The first one is to investigate the aR(1,1) line which, as discussed in Sec. 4, coupled to sQ(1,1). Although the coupling is relatively weak, it nevertheless leads to a “significant” value of Y_l. Here, “significant” means that Y_l should be measureable if the experimental conditions are optimized. The NH₃ pressures should be sufficiently high to favor the mixing effect but sufficiently low such that the line remains well isolated from the others. From Fig. 13 it seems that an experiment with a very good signal to noise ratio, and using an “ad-hoc” cell length could anable the determination of Y_l and a meaningful comparison with the calculated one. In this figure and the two following ones the first order correction is the difference between the Rozenkranz and Lorentzian profiles.

Fig. 13.

Absorption coefficient of aR(1,1) in the v₂ band at a sample pressure of 0.5 atm. (σ₀ = 950 cm⁻¹).

Next, one can consider the aR(4,K) manifold in the region 1028 –1037 cm⁻¹. The experiment should enable to determine which set of Y_l is more reliable between our calculated results and those measured by Aroui et al. [11]. By looking at the high resolution spectrum reproduced in Ref. [22], it appears that this manifold is relatively isolated, only slightly “contaminated” by the presence of the sR(2,2) and sR(2,1) lines at moderate NH₃ pressures. Then, the measurement of the absorption coefficient at pressures of NH₃ around 0.6 atm should discriminate between the two sets of Y_l. The prediction based on the parameters of Ref. (11] is shown in Fig. 14, while that corresponding to our theoretical parameters is poltted in Fig. 15. Note that the first order correction derived from the theoretical Y_l is multiplied by 100 in Fig. 15. Given the fact that our theoretically calculated Y_l values are so small, it should be impossible to measure any significant effect from line mixing on this manifold. Our conclusion is in complete opposition with what would be expected from Aroui’s Y_l values.

Fig. 14.

Absorption coefficient of the aR(4,k) manifold in the v₂ band at a sample pressure of 0.6 atm. The set of Y_l used is that measured in Ref. [11]. The line around 1027 cm⁻¹ (located at 1027- σ₀) is due to the presence of sR(2,2) and sR(2,1) which slightly contaminate the manifold (σ₀ = 1000 cm⁻¹).

Fig. 15.

Absorption coefficient of the aR(4,k) manifold in the v₂ band at a sample pressure of 0.6 atm. The set of Y_l used is the theoretical one. Note that the first order correction has been multiplied by 100. (σ₀ = 1000 cm⁻¹).

6. CONCLUSION

We have calculated relaxation matrices of self-broadened half widths of NH₃ lines in several parallel bands whose inversion splitting values change over a wide range. Detailed comparisons of the measured and calculated half-widths (i.e., diagonal elements of the W matrices) show a good agreement. The present work has provided a new insight on the role played by the inversion splitting (mainly due to a change of the v₂ mode) on both the intra-doublet coupling and the vibrational dependence of the half-widths, through the 2-D Fourier transforms derived from components of the potential models adopted in the calculations.

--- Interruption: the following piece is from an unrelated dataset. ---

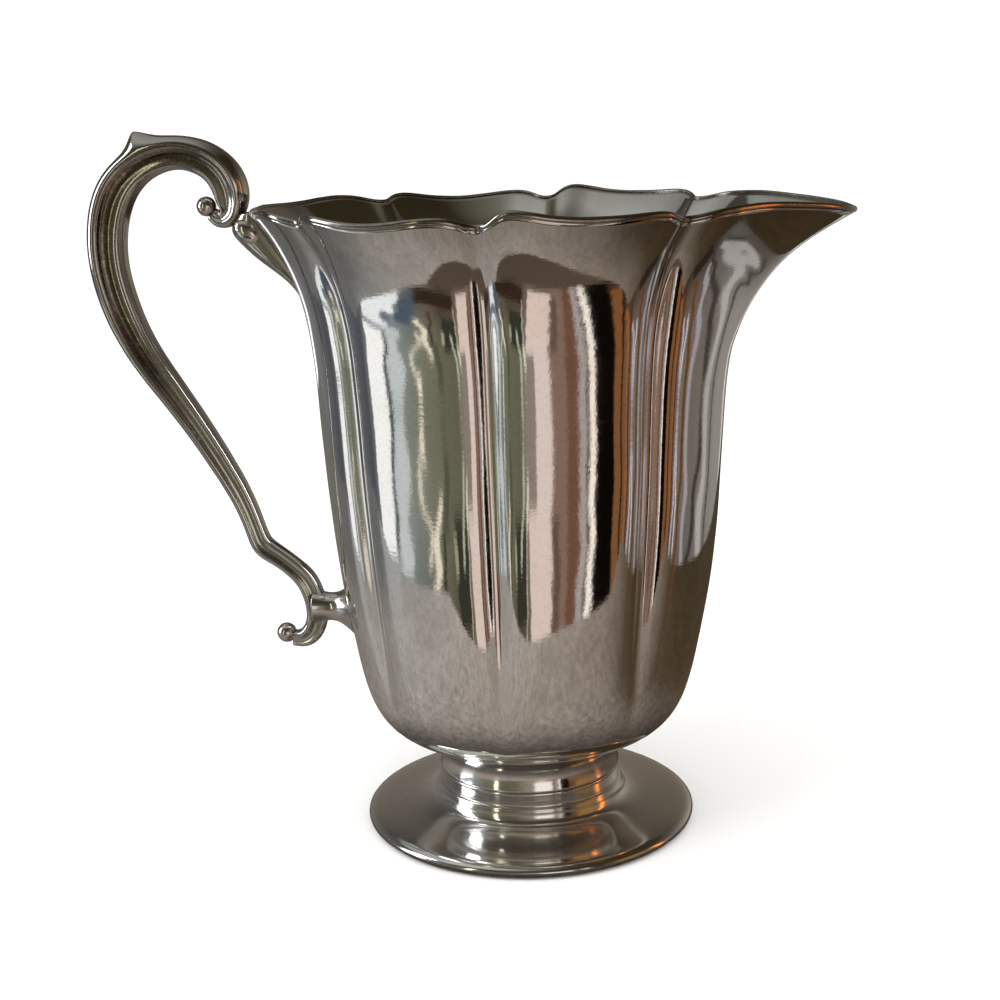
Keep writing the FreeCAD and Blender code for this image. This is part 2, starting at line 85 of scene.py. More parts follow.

As the v₂ mode is excited, the intra-doublet coupling disappears and consequently, the corresponding off-diagonal element W_s,a practically vanishes as well. This is in contrast with what have been observed in the v₁ band. With respect to the Rosenkranz line mixing parameters, our calculated values in the v₂ and 2v₂ band are one to two orders smaller than those obtained for the v₁ band. In comparison with measured values by Aroui et al. [11] for these two bands, their values are two orders of magnitude larger than ours. At present, the origin of this large discrepancy is unclear. In our opinion, it may be due to improper experimental conditions. It would be helpful if the measurements could be performed under more appropriate conditions. Two experiments for relatively well isolated manifolds, even at relatively “high” NH₃ densities, have been suggested by us. In our opinion, these measurements should provide more reliable values of Y_l and thus a more meaningful test of the theory.

It is worth mentioning that such “clean” measurements have already been reported for closely spaced pP(j,k) doublets in the v₄ band [23]. This implies that it has been possible to measure the W_s,a matrix elements as well as to determine their j and k dependences. On the other hand, in order to make a comparison, it becomes necessary to extend the present formalism to perpendicular bands. This work is currently being carried out by us and the results obtained are very encouraging. The summary of this work will be presented in a forthcoming paper.

Finally our formalism could be easily applied to the case of foreign gas broadening including rare gas perturbers for which many experimental results exist in the literature [1,23,24]. Some of them, especially the NH₃-rare gas broadening, have revealed LM features strongly differing from those observed in self-broadened lines. One of the possible explanation is the presence of potential components with K₁ ≠ 0 which are absent in self-broadening. Since sophisticated potentials for some NH₃-rare gas atoms are available, they will give us the opportunity to test our semi-classical formalism with more general potential models.

Highlights.

• New formalism is applied to calculate line shape parameters in parallel bands of NH₃.

• Theoretical results are compared with measurements in the v₂, 2v₂, and 2v₂-v₂ bands.

• Half-widths and line mixing parameters strongly depend on excitation of the v₂ mode.